I suspect Samuel Johnson would not be let off so lightly today. In his momentous dictionary of 1755, some of his definitions were not quite as tactful as they might have been. Take his second definition of the word "wife," for example. "It is used for a woman of low employment." Or the way he defined "oats" as "a grain, which in England is generally given to horses, but in Scotland supports the people."
Dr. Johnson was the doyen of London's literary world. He believed cities were the breeding grounds of new words, and that the country was where old words hung on. He had a sardonic air toward slow provincials (though he himself started life in provincial Staffordshire).

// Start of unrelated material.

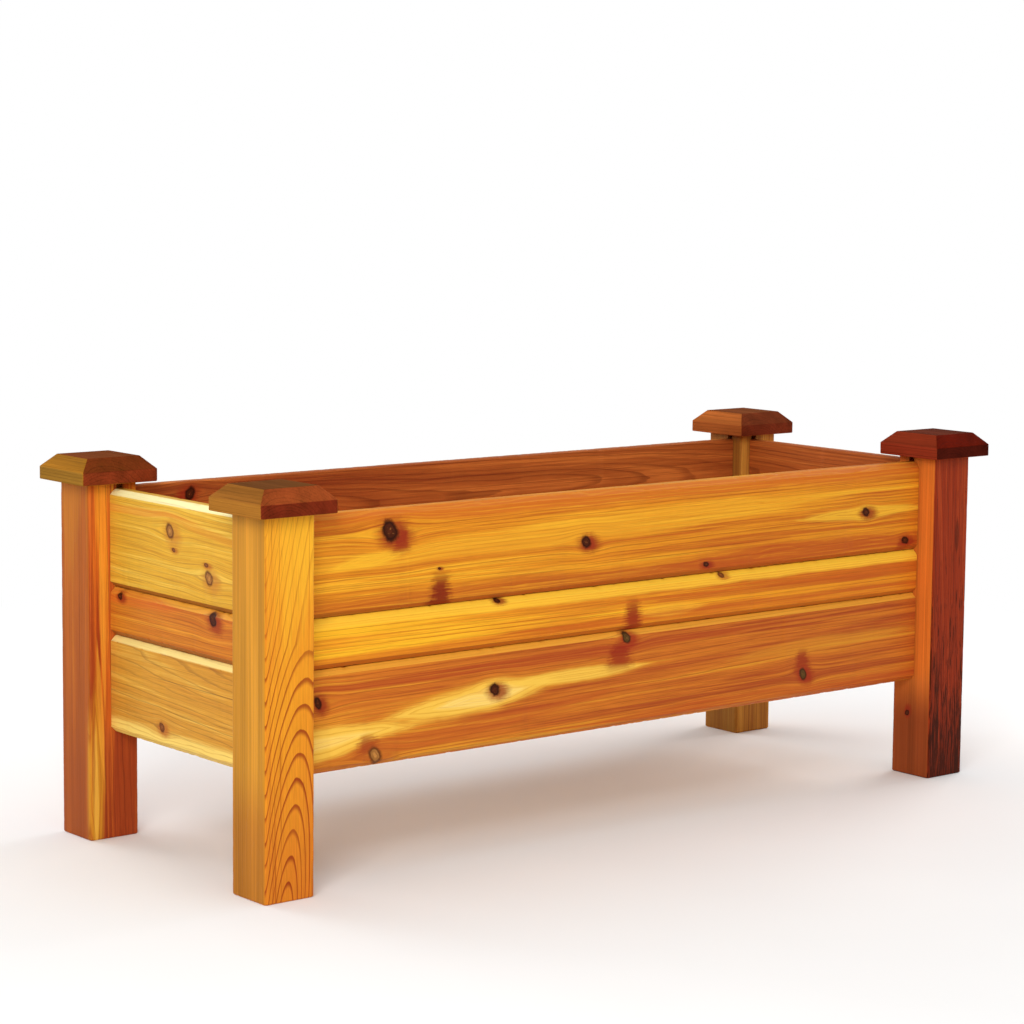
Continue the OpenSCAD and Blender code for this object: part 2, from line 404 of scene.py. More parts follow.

Johnson's dictionary, though long outmoded as an arbiter of English, remains fascinating. In a sense, it is an intriguing reflection on the way in which language persistently relegates excellent words to the scrap heap. It also contains some words that we still use today - though with very different meanings. Among my favorite now-discarded words are:
CHURME: A confused sound; a noise.
DIDDER: To quake with cold. A provincial word.
EIGH: An expression of sudden delight.
ENODATION: The act of untying a knot.
INSPISSATE: To thicken; to make thick.
EXTENDLESSNESS: Unlimited extension
LIPWISDOM: Wisdom in talk without practice.
Among words Johnson defines that seem very familiar today but have very different meanings are:
HIGH FLIER: One who carries his opinions to extravagance.
EXPLETIVE: Something used only to take up room.
JOGGER: One who moves heavily and dully.
DISHWASHER: The name of a bird.
Then there are a surprising number of words in Johnson's dictionary that are still used today and whose meaning has hardly changed at all - such as ragamuffin, stingy, touchy, virtual, nonsense, and hopefully.
Yes - hopefully. There's a word we grossly, shamelessly, extendlessly overuse today! What Dr. J. gives as this word's second definition is "With hope; without despair." Then he adds: "This sense is rare." Eigh! The past is a happy land.